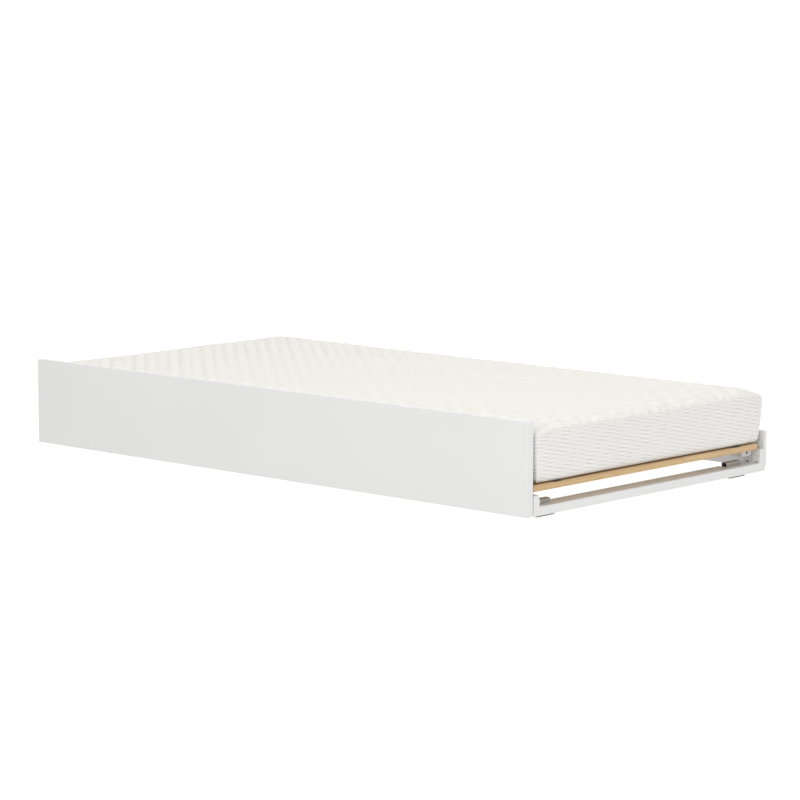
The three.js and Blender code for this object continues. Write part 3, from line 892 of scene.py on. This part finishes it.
def turned_mesh(profile, sides):
    """Vertices and faces of a profile of (radius, height) turned about +Z."""
    vertices, faces = [], []
    for radius, height in profile:
        for k in range(sides):
            turn = 2 * math.pi * k / sides
            vertices.append(Vector((radius * math.cos(turn), radius * math.sin(turn), height)))
    for i in range(len(profile) - 1):
        faces += band(i * sides, sides)
    return vertices, faces


def turned_piece(name, shape, at, way, slot, body="frame"):
    """A piece made of a turned mesh, whose +Z is turned to the way given and whose origin is at."""
    vertices, faces = shape
    turn = Vector(way).to_track_quat("Z", "Y")
    return mesh_piece(name, [turn @ v + Vector(at) for v in vertices], faces, slot, body)


def screw_mesh():
    """A pan-head screw with a cross recess and a point, its head's underside at the origin."""
    thread = [(SHANK_RADIUS * (THREAD_ROOT if i % 2 else 1.0), -SCREW_LONG + SCREW_POINT + i * THREAD_STEP)
              for i in range(THREAD_STEPS)]
    crown = [(HEAD_RADIUS * r, HEAD_HIGH * math.sqrt(1 - (r * HEAD_DOME) ** 2))
             for r in np.linspace(1, 0.02, 14)]
    profile = [(TIP_RADIUS, -SCREW_LONG), *thread, (SHANK_RADIUS, 0), (HEAD_RADIUS, 0), *crown]
    vertices, faces = turned_mesh(profile, SCREW_SIDES)
    for v in vertices:
        in_arm = min(abs(v.x), abs(v.y)) < RECESS_WIDE and max(abs(v.x), abs(v.y)) < RECESS_LONG
        if v.z > 0.5 * HEAD_HIGH and in_arm:
            v.z -= RECESS_DEEP
    faces.append(list(range(len(vertices) - SCREW_SIDES, len(vertices))))
    return vertices, faces


def replace_screw(node, head_up, slot):
    """A finer screw in the place of a CAD screw that stands upright."""
    low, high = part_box(node)
    z = high[2] - HEAD_HIGH if head_up else low[2] + HEAD_HIGH
    at = ((low[0] + high[0]) / 2, (low[1] + high[1]) / 2, z)
    way = (0, 0, 1) if head_up else (0, 0, -1)
    made = turned_piece("cross_" + node, screw_mesh(), at, way, slot)
    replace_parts(made, node)


def make_screws():
    """The screws of every bracket and castor, and one in each bracket's upright leg."""
    for corner in CORNERS:
        for label in "ab":
            replace_screw(f"bracket_screw_{corner}_{label}", True, "black_steel")
            replace_screw(f"castor_screw_{corner}_{label}", False, "zinc")
        low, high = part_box(f"corner_bracket_{corner}")
        front = corner.startswith("front")
        y = low[1] + BRACKET_THICK if front else high[1] - BRACKET_THICK
        at = ((low[0] + high[0]) / 2, y, low[2] + BRACKET_HOLE_UP)
        inward = (0, 1, 0) if front else (0, -1, 0)
        turned_piece(f"bracket_leg_screw_{corner}", screw_mesh(), at, inward, "white_steel")


def make_ledge_dowels():
    """Dark dowel ends in the ledges' end grain."""
    centre = DOWEL_RADIUS / 80
    profile = [(centre, -DOWEL_DEEP), (DOWEL_RADIUS, -DOWEL_DEEP), (DOWEL_RADIUS, 0),
               (0.8 * DOWEL_RADIUS, DOWEL_PROUD), (centre, 0.7 * DOWEL_PROUD)]
    for side in ("front", "back"):
        low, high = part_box(side + "_slat_ledge")
        for way, x, label in ((-1, low[0], "left"), (1, high[0], "right")):
            at = (x, (low[1] + high[1]) / 2, (low[2] + high[2]) / 2)
            shape = turned_mesh(profile, DOWEL_SIDES)
            turned_piece(f"{side}_ledge_dowel_{label}", shape, at, (way, 0, 0), "black_steel")


def wheel_mesh(radius, half):
    """A moulded wheel about +Z: a crowned tread, and on both faces a dished web with ribs over it."""
    crown = [(radius - TREAD_CROWN * t ** 2, half * t * TREAD_WIDTH) for t in np.linspace(-1, 1, 9)]
    side = [(RIM_INNER * radius, half), (WEB_OUTER * radius, WEB_OUT * half),
            (WEB_INNER * WHEEL_HUB, WEB_OUT * half), (WHEEL_HUB, half), (WHEEL_BORE, half)]
    profile = [(r, -x) for r, x in reversed(side)] + crown + side
    vertices, faces = turned_mesh(profile, WHEEL_SIDES)
    last = (len(profile) - 1) * WHEEL_SIDES
    for k in range(WHEEL_SIDES):
        n = (k + 1) % WHEEL_SIDES
        faces.append([last + k, last + n, n, k])
    for v in vertices:
        on_web = WHEEL_HUB + TINY < math.hypot(v.x, v.y) < WEB_OUTER * radius + TINY
        if on_web and math.cos(WHEEL_RIBS * math.atan2(v.y, v.x)) > RIB_COSINE:
            v.z = math.copysign(RIB_OUT * half, v.z)
    return vertices, faces


def make_wheels():
    for corner in CORNERS:
        low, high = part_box("castor_wheel_" + corner)
        middle = (low + high) / 2
        shape = wheel_mesh(middle[2], (high[0] - low[0]) / 2)
        body = "wheel_" + corner
        made = turned_piece("castor_tread_" + corner, shape, middle, (1, 0, 0), "nylon", body)
        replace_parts(made, "castor_wheel_" + corner)


# ------------------------------------------------------------------ studio

def make_floor():
    mesh = bpy.data.meshes.new("studio_floor")
    half = FLOOR_SIZE / 2
    mesh.from_pydata([(-half, -half, 0), (half, -half, 0), (half, half, 0), (-half, half, 0)], [],
                     [(0, 1, 2, 3)])
    mesh.materials.append(floor_look())
    link_object("studio_floor", mesh)


def make_camera():
    data = bpy.data.cameras.new("camera")
    data.lens = CAMERA_LENS
    data.sensor_width = SENSOR_WIDTH
    data.clip_end = CAMERA_FAR
    camera = link_object("camera", data)
    camera.location = CAMERA_AT
    camera.rotation_euler = (math.radians(90 - CAMERA_DOWN), 0, math.radians(CAMERA_AZIMUTH))
    bpy.context.scene.camera = camera


def area_light(name, at, size, power):
    data = bpy.data.lights.new(name, "AREA")
    data.size = size
    data.energy = power
    light = link_object(name, data)
    light.location = at
    light.rotation_euler = (Vector(at) - Vector(LIGHTS_AIM)).to_track_quat("Z", "Y").to_euler()


def light_sky():
    """A white sky, even but for a brighter stretch along the horizon behind the bed."""
    world = bpy.data.worlds.new("studio")
    world.use_nodes = True
    bpy.context.scene.world = world
    sky = Nodes(world.node_tree)
    way = sky.node("TexCoord").outputs["Generated"]
    cosine = sky.node("VectorMath", {0: way, 1: HORIZON_WAY}, operation="DOT_PRODUCT").outputs["Value"]
    sine = sky.node("SeparateXYZ", {"Vector": way}).outputs[2]
    glow = sky.math("MULTIPLY", sky.span(cosine, *HORIZON_WIDE, 0, 1), sky.span(sine, *HORIZON_HIGH, 0, 1))
    background = world.node_tree.nodes["Background"].inputs
    sky.put(background["Color"], (1, 1, 1, 1))
    sky.put(background["Strength"], sky.span(glow, 0, 1, SKY, HORIZON))


def light_studio():
    light_sky()
    for name, at, size, power in LIGHTS:
        area_light(name, at, size, power)
    view = bpy.context.scene.view_settings
    view.view_transform = "Standard"
    view.look = "None"


make_camera()
light_studio()
make_floor()
dress_cad_nodes()
make_straps()
make_screws()
make_ledge_dowels()
make_wheels()
make_mattress()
········
_EXERCISE BRIEF_: In this exercise, copy only the lines from the opening line of the material through the line where "return mesh_piece(name, [turn" appears.

_IN RESPONSE_:
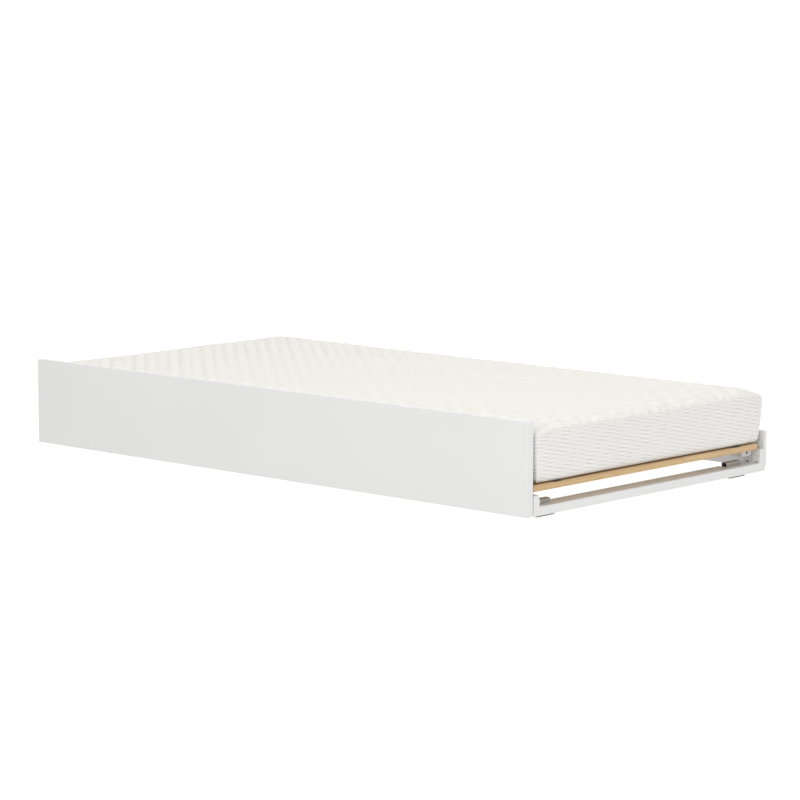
The three.js and Blender code for this object continues. Write part 3, from line 892 of scene.py on. This part finishes it.
def turned_mesh(profile, sides):
    """Vertices and faces of a profile of (radius, height) turned about +Z."""
    vertices, faces = [], []
    for radius, height in profile:
        for k in range(sides):
            turn = 2 * math.pi * k / sides
            vertices.append(Vector((radius * math.cos(turn), radius * math.sin(turn), height)))
    for i in range(len(profile) - 1):
        faces += band(i * sides, sides)
    return vertices, faces


def turned_piece(name, shape, at, way, slot, body="frame"):
    """A piece made of a turned mesh, whose +Z is turned to the way given and whose origin is at."""
    vertices, faces = shape
    turn = Vector(way).to_track_quat("Z", "Y")
    return mesh_piece(name, [turn @ v + Vector(at) for v in vertices], faces, slot, body)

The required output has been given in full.